João Bosco Botelho
O modo grego antigo de conceber a intricada
relação dos homens e das mulheres com o mundo visível, isto é, como partes
vivas da natureza, sementou novas analogias da saúde. As doenças deixaram de
ser compreendidas isoladamente, e passaram a compor o produto resultante do
desequilíbrio com a natureza.
Esse é
um dos pontos fundamentais da Medicina grega, dos séculos V e IV a.C., marcando
a união entre a Filosofia jônica da natureza e os conceitos de saúde e de doença.
O centro harmonioso dessa confluência formou-se
em torno da teoria do médico Empédocles (495-435 a.C.). Segundo o filósofo de
Agrigento, os corpos são formados por quatro elementos eternos que permanecem
em movimento constante – fogo, terra, água e ar.
Pela primeira vez consolidou-se uma proposta
teórica para explicar a origem das doenças conhecidas e das que viessem a aparecer.
Toda e qualquer enfermidade seria determinada pelo desequilíbrio entre um ou
mais elementos.
Empédocles foi mais longe e utilizou a
clepsidra para ilustrar a sua teoria da respiração, segundo a qual o corpo
transpira através dos poros espalhados por toda a superfície da pele.

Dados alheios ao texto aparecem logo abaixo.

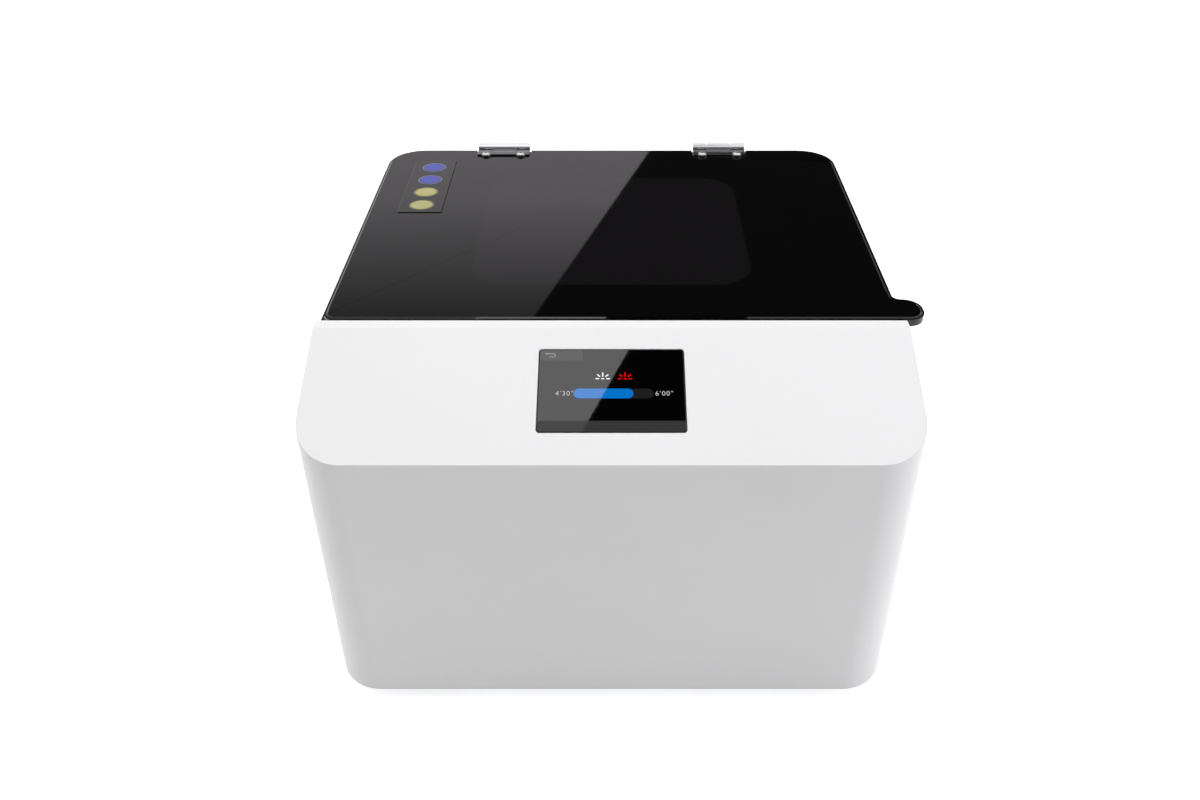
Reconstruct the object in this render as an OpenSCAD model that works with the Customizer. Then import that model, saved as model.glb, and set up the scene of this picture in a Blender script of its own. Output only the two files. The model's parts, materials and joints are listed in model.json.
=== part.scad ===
// Dental lab light curing unit: a free-standing bench box with a tilted display panel, a hinged dark lid,
// a mirrored curing chamber with four LED walls and a turntable, and its power, control and cooling parts.
// X runs to the user's right, Y to the back and Z up. The drawing frame has X = 0 on the housing's middle
// plane, Y = 0 on its front face and Z = 0 on the bench; place_on_origin() then centres the whole outline.

/* [Housing] */
// Width of the housing
body_w = 310; // [300:1:330]
// Depth of the housing
body_d = 315; // [312:1:335]
// Height of the front wall above the housing's lower edge
front_h = 162.5; // [155:0.5:185]
// Tilt of the front panel from level
panel_angle = 22.6; // [20:0.2:25]
// Level run of the tilted panel
panel_run = 74.8; // [72:0.2:80]
// Depth of the level crest behind the panel
crest_d = 7.7; // [6.5:0.1:12]
// Radius of the upright corners
corner_r = 25; // [18:0.5:30]
// Wall thickness of the housing
wall = 2.5; // [2:0.1:3]

/* [Base and feet] */
// Height of the rubber feet
foot_h = 8; // [5:0.5:14]
// Diameter of the rubber feet
foot_dia = 24; // [18:1:30]
// Distance of the foot centres from the sides, front and back
foot_inset = 34; // [30:1:40]
// Thickness of the steel base plate
base_t = 2; // [1.5:0.1:3]
// Width of the vent slots
vent_w = 4; // [2.5:0.1:5]
// Pitch of the vent slots
vent_pitch = 8; // [7:0.1:10]

/* [Deck and chamber] */
// Thickness of the dark deck under the lid
deck_t = 4; // [3.5:0.1:5]
// Width of the chamber mouth
mouth_w = 176; // [166:1:184]
// Depth of the deck between the lid's front edge and the chamber mouth
deck_front = 28.2; // [26:0.1:36]
// Corner radius of the chamber mouth
mouth_r = 14; // [8:1:15]
// Depth of the curing chamber below the deck
chamber_h = 104; // [96:1:112]
// Sheet thickness of the mirrored liner
liner_t = 1.5; // [1:0.1:2]
// Width of the liner's rim under the deck
liner_rim = 9; // [8:0.5:10]
// Gap between the turntable and the chamber walls
table_gap = 8; // [6:0.5:16]
// Thickness of the turntable plate
table_t = 4; // [3:0.5:6]

/* [LED walls] */
// Distance of the windows from the chamber's corners
led_win_in = 29; // [26:0.5:34]
// Height of the window in each chamber wall
led_win_h = 56; // [40:1:60]
// Thickness of the window panes
pane_t = 2; // [1.5:0.1:3]
// Thickness of the LED boards
led_board_t = 1.6; // [1.2:0.1:2]
// Size of an LED emitter
led_size = 3.5; // [3:0.1:5]
// Height of an LED emitter
led_h = 1.2; // [0.8:0.1:2]
// Columns of emitters on a board
led_cols = 6; // [3:1:8]
// Rows of emitters on a board
led_rows = 3; // [2:1:4]
// Base thickness of the heat sinks
sink_base = 4; // [3:0.5:5]
// Fin height of the two side heat sinks
side_fin_h = 24; // [12:1:30]
// Fin height of the front and rear heat sinks
end_fin_h = 8; // [5:0.5:9]
// Fin thickness
fin_t = 1.5; // [1:0.1:2]
// Number of fins on a heat sink
fin_n = 13; // [7:1:15]

/* [Lid] */
// Thickness of the lid panel
lid_t = 5; // [4:0.5:6]
// Setback of the lid from the housing's sides
lid_side = 2.5; // [1:0.1:6]
// Gap between the crest and the lid
lid_gap = 1.3; // [0.8:0.1:2]
// Setback of the lid from the housing's back
lid_setback = 1.5; // [1:0.1:2]
// Radius of the lid's front corner
lid_front_r = 7; // [4:0.5:12]
// Radius of the lid's back corners
lid_back_r = 23; // [12:0.5:26]
// Distance of the viewing window's edge inside the chamber mouth
window_in = 8; // [7:0.5:14]
// Corner radius of the viewing window
window_r = 22; // [10:1:26]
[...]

É possível estabelecer uma relação direta entre
a teoria da respiração de Empédocles com a doutrina cosmológica de que o ar é
uma substância corpórea. Este raciocínio é, por si só, significativo na relação
concreta da Medicina com a Filosofia grega.
A partir do estudo dos livros que chegaram até
nós ficou clara a existência, entre os séculos V e III a.C., de uma compreensão
diferenciada de dois principais grupos sociais que se interessavam pela
Medicina: os médicos e os eruditos de outras áreas do saber.
Na tentativa de fortalecer o seu valor social,
os médicos gregos, a exemplo dos sofistas, começaram a expor perante o público
os problemas da relação saúde-doença, sob a forma de conferência e discurso
preparado.
Platão (Político,
296a, b, c) sistematizou o pensamento corrente da época ao descrever a nova
postura do médico e do político. Ambos, baseados no conhecimento, deveriam,
sempre que necessário, intervir para promover melhoras na sociedade:
Estrangeiro: É interessante. Dizem, com
efeito, que se alguém conhece leis melhores que as existentes não tem o direito
de dá-las à sua própria cidade, senão
que for necessário para promover melhoras na sociedade.
Sócrates,
o Jovem: Muito bem! Não estarão eles certos?
Estrangeiro:
Talvez. Em todo o caso, se alguém dispensa esse consentimento e impõe a reforma
pela força, que nome se dará a esse
golpe? Mas, espera. Voltemos primeiro
aos exemplos precedentes.
Sócrates,
o Jovem: Que queres dizer?
Estrangeiro:
Suponhamos um médico que não procura persuadir seu doente, senhor de sua arte,
impõe a uma criança, a um homem ou uma mulher o que julga melhor, não
importando os preceitos escritos. Que nome se dará a essa violência? Seria por
acaso o de violação da arte e erro pernicioso? E a vítima dessa coerção não
teria o direito de dizer tudo, menos que foi objeto de manobras perniciosas e
ineptas por parte de médicos que as impuseram?
Sócrates,
o Jovem: Dizes a pura verdade.
Estrangeiro:
Ora, como chamaríamos aquele que peca contra a arte política? Não o qualificaríamos
de odioso, mau e injusto?
Este
diálogo platônico reflete a explosão coletiva de consciência, como as que
seguem as rupturas em certos conhecimentos acumulados. Estabelece parâmetros muito claros da nova posição
social do médico atuando como agente de uma Medicina como Paideia.